2. 80 persen dari harga dasar apabila harga dasar yang digunakan adalah HJE.

Pasal 7A

(1) Pelunasan cukai pembayarannya dapat dilakukan secara berkala dalam jangka waktu paling lama 45 hari sejak tanggal pengeluaran barang kena cukai tanpa dikenai bunga.

(2) Penundaan pembayaran cukai dapat diberikan kepada pengusaha pabrik dalam jangka waktu:

a. Paling lama 90 hari sejak tanggal pemesanan pita cukai bagi yang melaksanakan pelunasan dengan cara pelekatan pita cukai

b.
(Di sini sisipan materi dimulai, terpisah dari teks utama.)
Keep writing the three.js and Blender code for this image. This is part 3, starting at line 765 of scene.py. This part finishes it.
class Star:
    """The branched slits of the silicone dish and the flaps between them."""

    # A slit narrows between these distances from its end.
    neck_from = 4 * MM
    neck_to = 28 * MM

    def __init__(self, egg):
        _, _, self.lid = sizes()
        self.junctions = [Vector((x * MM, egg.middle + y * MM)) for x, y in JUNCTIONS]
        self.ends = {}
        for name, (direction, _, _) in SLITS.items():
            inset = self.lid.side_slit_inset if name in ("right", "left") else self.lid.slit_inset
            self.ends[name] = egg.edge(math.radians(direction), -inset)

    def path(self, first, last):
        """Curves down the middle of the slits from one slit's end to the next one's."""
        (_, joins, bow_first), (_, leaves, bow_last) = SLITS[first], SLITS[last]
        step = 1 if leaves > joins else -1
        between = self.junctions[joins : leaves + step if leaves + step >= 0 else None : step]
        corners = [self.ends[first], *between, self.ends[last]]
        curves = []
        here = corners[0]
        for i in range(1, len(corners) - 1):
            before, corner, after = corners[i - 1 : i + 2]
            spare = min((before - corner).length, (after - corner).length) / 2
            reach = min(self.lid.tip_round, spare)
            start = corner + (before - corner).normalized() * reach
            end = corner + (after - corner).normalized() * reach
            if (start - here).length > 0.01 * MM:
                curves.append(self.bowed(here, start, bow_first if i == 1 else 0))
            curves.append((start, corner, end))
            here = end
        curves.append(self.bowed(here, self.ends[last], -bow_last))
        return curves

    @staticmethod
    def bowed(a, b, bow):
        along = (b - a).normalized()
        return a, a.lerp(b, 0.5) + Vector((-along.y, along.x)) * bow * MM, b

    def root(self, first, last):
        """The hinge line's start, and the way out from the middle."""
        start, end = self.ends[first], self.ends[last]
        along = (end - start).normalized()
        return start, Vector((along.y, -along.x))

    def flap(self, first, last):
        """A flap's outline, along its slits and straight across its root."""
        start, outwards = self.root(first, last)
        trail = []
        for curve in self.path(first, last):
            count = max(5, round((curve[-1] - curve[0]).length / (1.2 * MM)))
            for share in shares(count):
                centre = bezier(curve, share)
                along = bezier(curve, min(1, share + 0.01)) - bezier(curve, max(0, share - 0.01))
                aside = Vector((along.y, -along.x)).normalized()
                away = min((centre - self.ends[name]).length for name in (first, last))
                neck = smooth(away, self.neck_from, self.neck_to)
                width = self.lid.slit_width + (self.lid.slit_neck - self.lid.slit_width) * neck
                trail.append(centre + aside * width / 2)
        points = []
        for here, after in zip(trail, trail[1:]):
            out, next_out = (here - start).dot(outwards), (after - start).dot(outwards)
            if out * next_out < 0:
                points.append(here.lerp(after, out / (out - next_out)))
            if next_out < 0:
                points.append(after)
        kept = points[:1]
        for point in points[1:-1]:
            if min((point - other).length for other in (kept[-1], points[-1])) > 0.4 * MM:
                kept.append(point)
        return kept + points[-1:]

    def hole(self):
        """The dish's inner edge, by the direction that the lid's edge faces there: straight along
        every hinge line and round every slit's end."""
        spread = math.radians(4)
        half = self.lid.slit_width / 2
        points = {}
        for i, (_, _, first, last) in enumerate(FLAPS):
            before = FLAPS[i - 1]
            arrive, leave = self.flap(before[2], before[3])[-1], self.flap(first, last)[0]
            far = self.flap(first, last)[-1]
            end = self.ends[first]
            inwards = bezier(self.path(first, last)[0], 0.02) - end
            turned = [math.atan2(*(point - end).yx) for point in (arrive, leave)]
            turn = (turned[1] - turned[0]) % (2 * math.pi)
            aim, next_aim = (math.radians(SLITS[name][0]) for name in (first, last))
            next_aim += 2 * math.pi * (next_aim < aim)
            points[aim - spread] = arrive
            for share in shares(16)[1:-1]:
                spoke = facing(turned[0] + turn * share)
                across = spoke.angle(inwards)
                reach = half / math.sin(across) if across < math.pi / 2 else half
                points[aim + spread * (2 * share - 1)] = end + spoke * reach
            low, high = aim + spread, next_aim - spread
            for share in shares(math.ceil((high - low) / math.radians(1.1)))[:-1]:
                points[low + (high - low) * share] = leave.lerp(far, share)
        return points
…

Paling lama 45 hari sejak tanggal pengeluaran barang kena cukai bagi yang melaksanakan pelunasan dengan cara pembubuhan tanda pelunasan cukai lainnya.

Pasal 66A

(1) Penerimaan negara dari cukai hasil tembakau yang dibuat di Indonesia dibagikan kepada provinsi penghasil cukai hasil tembakau sebesar 2 persen yang digunakan untuk mendanai peningkatan kualitas bahan baku, pembinaan industri, pembinaan lingkungan sosial, sosialisasi ketentuan di bidang cukai, dan/atau pemberantasan barang kena cukai ilegal.
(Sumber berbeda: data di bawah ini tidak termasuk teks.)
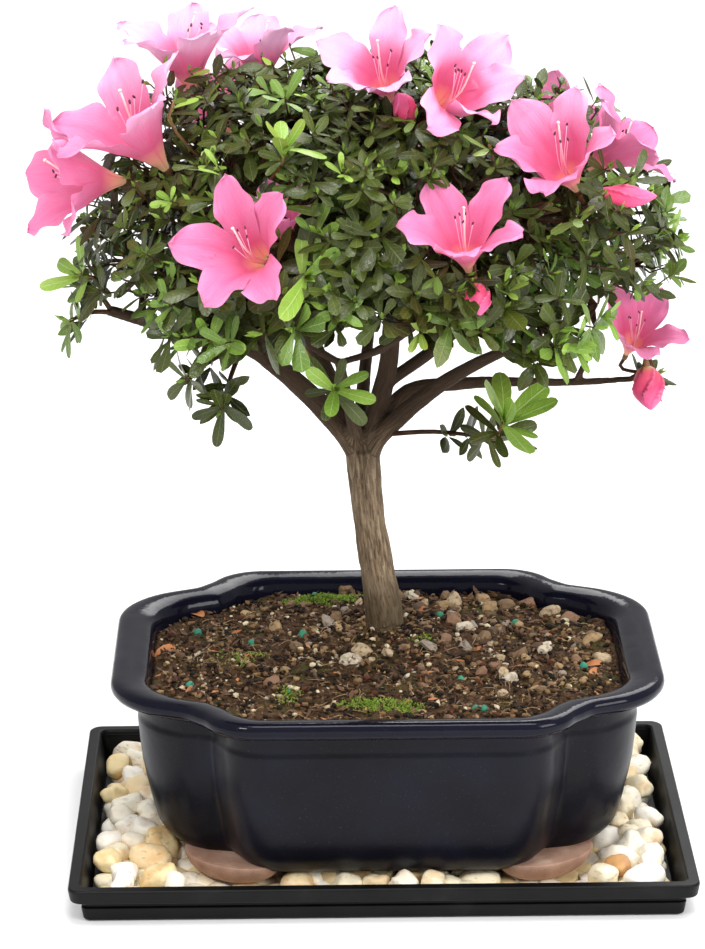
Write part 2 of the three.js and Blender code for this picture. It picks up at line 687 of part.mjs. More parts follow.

(4) Pembagian dana bagi hasil cukai hasil tembakau dilakukan dengan persetujuan Menteri, dengan komposisi 30 persen untuk provinsi penghasil, 40 persen untuk kabupaten/kota daerah penghasil, dan 30 persen untuk kabupaten/kota lainnya.

Pasal 66D

(1) Atas penyalahgunaan alokasi dana bagi hasil cukai hasil tembakau dapat diberikan sanksi berupa penangguhan sampai dengan penghentian penyalurandana bagi hasil cukai hasil tembakau yang dibuat di Indonesia.
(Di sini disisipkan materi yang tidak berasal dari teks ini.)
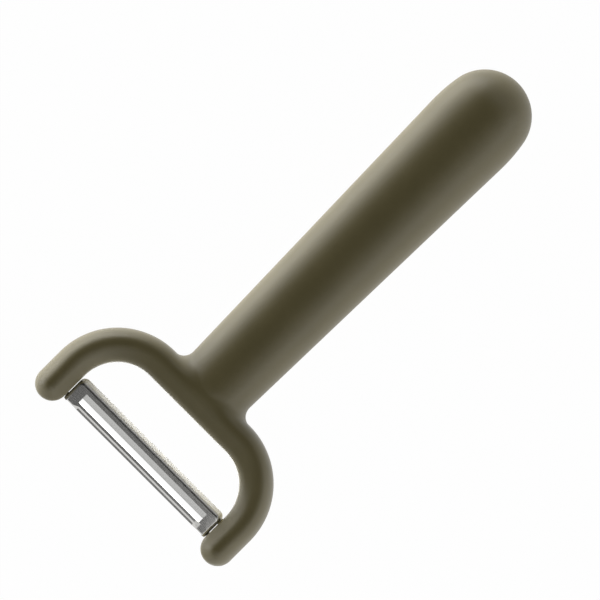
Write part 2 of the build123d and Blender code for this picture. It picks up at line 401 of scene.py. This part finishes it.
def olive_plastic():
    """Polypropylene out of a spark-eroded mould: olive all through, with an even, very fine pitted
    grain that breaks each highlight into a soft sheen, a slight cloudiness, and the faint line
    where the mould's halves met."""
    material, tree = new_material("olive polypropylene, eroded mould grain")
    place = in_own_frame(tree, lean)
    # Clouds about 8 mm across
    clouds = add_node(tree, "ShaderNodeTexNoise", Vector=place, Scale=0.12, Detail=3.0).outputs[0]
    tint = add_node(
        tree, "ShaderNodeMix", {"data_type": "RGBA"},
        _0=clouds, _6=linear("#5b5436"), _7=linear("#655d3d"),
    )
    rough = add_node(tree, "ShaderNodeMapRange", Value=clouds, To_Min=0.39, To_Max=0.45)
    # Pits 0.3 mm apart: real ones lie about 0.1 mm apart, and are drawn coarser so that they show
    grain = add_node(
        tree, "ShaderNodeTexNoise", Vector=place, Scale=3.2, Detail=2.0, Roughness=0.6)
    # The parting line, a ridge 0.13 mm wide in the plane of the yoke
    apart = add_node(tree, "ShaderNodeSeparateXYZ", Vector=place)
    level = add_node(tree, "ShaderNodeMath", {"operation": "ABSOLUTE"}, _0=apart.outputs["Z"])
    seam = add_node(
        tree, "ShaderNodeMapRange",
        Value=level.outputs[0], From_Min=0.03, From_Max=0.1, To_Min=1.0, To_Max=0.0,
    )
    height = add_node(
        tree, "ShaderNodeMath", {"operation": "MULTIPLY_ADD"},
        _0=seam.outputs[0], _1=0.8, _2=grain.outputs[0],
    )
    bump = add_node(
        tree, "ShaderNodeBump", Strength=0.5, Distance=0.03 * mm, Height=height.outputs[0])
    shader = add_node(
        tree, "ShaderNodeBsdfPrincipled",
        Base_Color=tint.outputs[2], Roughness=rough.outputs[0], Normal=bump.outputs[0],
    )
    add_node(tree, "ShaderNodeOutputMaterial", Surface=shader.outputs[0])
    return material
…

(2) Ketentuan lebih lanjut mengenai sanksi atas penyalahgunaan alokasi dana bagi hasil cukai hasil tembakau diatur dengan peraturan menteri.

 

Bagi Hasil untuk Daerah Penghasil Tembakau

Ada satu poin baru yang cukup menarik, yakni dana bagi hasil untuk daerah penghasil tembakau. Ketentuan tersebut tertuang dalam Pasal 66A, 66B, 66C, dan 66D. Irmadi menjelaskan, penerimaan negara dari cukai hasil tembakau akan dibagikan kepada provinsi penghasilnya sebesar 2 persen. Selanjutnya, realisasi dana segitu dibagikan kepada provinsi itu sendiri sebesar 30 persen, kota/kabupaten penghasil sebesar 40 persen, dan kota/kabupaten lainnya yang masih seprovinsi sebesar 30 persen.

 

Caranya, lewat pemindahbukuan dari rekening kas umum negara ke rekening kas umum provinsi dan rekening kas umum kota/kabupaten. Tentu saja bagi-bagi hasil ini atas persetujuan Menteri Keuangan. Bagi hasil tersebut muncul dalam Dana Alokasi Umum (DAU) pada Anggaran Pendapatan dan Belanjad Daerah (APBD).

 

Ani mengingatkan, bagi hasil ini untuk bermacam tujuan yang sudah ditentukan, di antaranya untuk mendanai peningkatan kualitas bahan baku, pembinaan industri, pembinaan lingkungan sosial, sosialisasi ketentuan di bidang cukai, serta pemberantasan BKC ilegal.

 

Wakil Ketua Panitia Anggaran (Panggar) Ahmad Hafiz Zawawi gembira dengan adanya ketentuan anyar ini. Tapi, setiap daerah juga harus siap. Ini berdampak peralihan belanja dari pusat ke daerah. Masalahnya, ada beberapa kendala. Misalnya persiapan pencairan APBD. Pemerintah juga perlu mempersiapkan instrumen aturan yang memperlancar belanja daerah, ujar Hafiz yang dari Fraksi Partai Golkar ini.

 

Direktur Jenderal Bea Cukai Anwar Suprijadi menggambarkan, daerah yang 'basah' cukai tembakau antara lain Jawa Timur, Jawa Tengah, baru disusul Jawa Barat, Yogyakarta, Sumatra Utara, dan lainnya.

 

Darjoto mengingatkan, dengan berlakunya ketentuan itu, Pemda harus meningkatkan mutu pengawasannya. Dana tersebut harus sesuai dengan sasaran peruntukannya. Tentu ini tantanga bagi Pemda untuk menerapkan pengawasan melekat.